Learning Rust while solving Advent of Code puzzles (a post mortem)
Did you try to learn the new, shiny, language called Rust?
I wanted to learn Rust for some time, but wasn't motivated enough. Finally, there was an opportunity: Every year in December, there is a coding challenge called Advent of Code. So I decided I will use edition 2018 as a motivator to learn new programming language.
Disclaimer 1: Unfortunately I wasn't able to finish all tasks on time (till 25 December 2018). I will not get into the reasons why. This post is about things I learned about the Rust language, not the solutions for given puzzles.
If you're interested about the solutions, I posted some of them here.
Disclaimer 2: I used Rust compiler version 1.30.1. So some things I wrote below may not apply to the subsequent versions.
So I started reading "The Book" and coding. In this blog post I will mention various things I unexpectedly ran into during coding.
Moving semantics
This is the first thing you notice when you will start coding in Rust. In most languages, when you pass some parameter to a function then it is copied.
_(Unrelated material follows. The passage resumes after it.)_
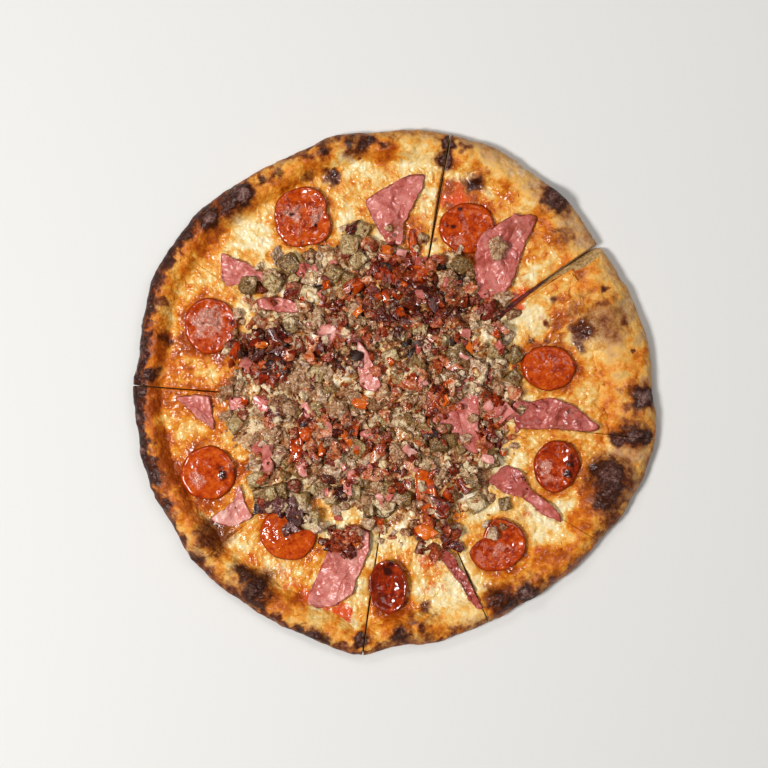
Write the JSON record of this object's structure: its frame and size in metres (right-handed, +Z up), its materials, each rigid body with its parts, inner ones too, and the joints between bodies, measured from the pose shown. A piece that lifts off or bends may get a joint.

Even when the parameter is a reference to some object located elsewhere, and the actual object does not get copied, semantically speaking the reference is "copied" (some people call it "Call by sharing").
However, in Rust the parameters are moved by default. This gives more control for the user when the data should be copied, which has performance and memory usage implications.
you can achieve similar result in C++ by using std::move
but the difference
is that in Rust you cannot reuse the moved variable anymore (it will cause
a compilation error), which will spare you potentially a lot of trouble.
If you want your type to have the copy semantics by default, there is
a way to do it - it needs to implement special Copy
trait (We will talk
about traits later but for now you may think about it as more exquisite
version of Java interface).
The caveat this that for you custom types you don't implement it directly,
but rather implement Clone
trait, so the clone
method from it used
implictly when you pass the value to function or assign it to another variable.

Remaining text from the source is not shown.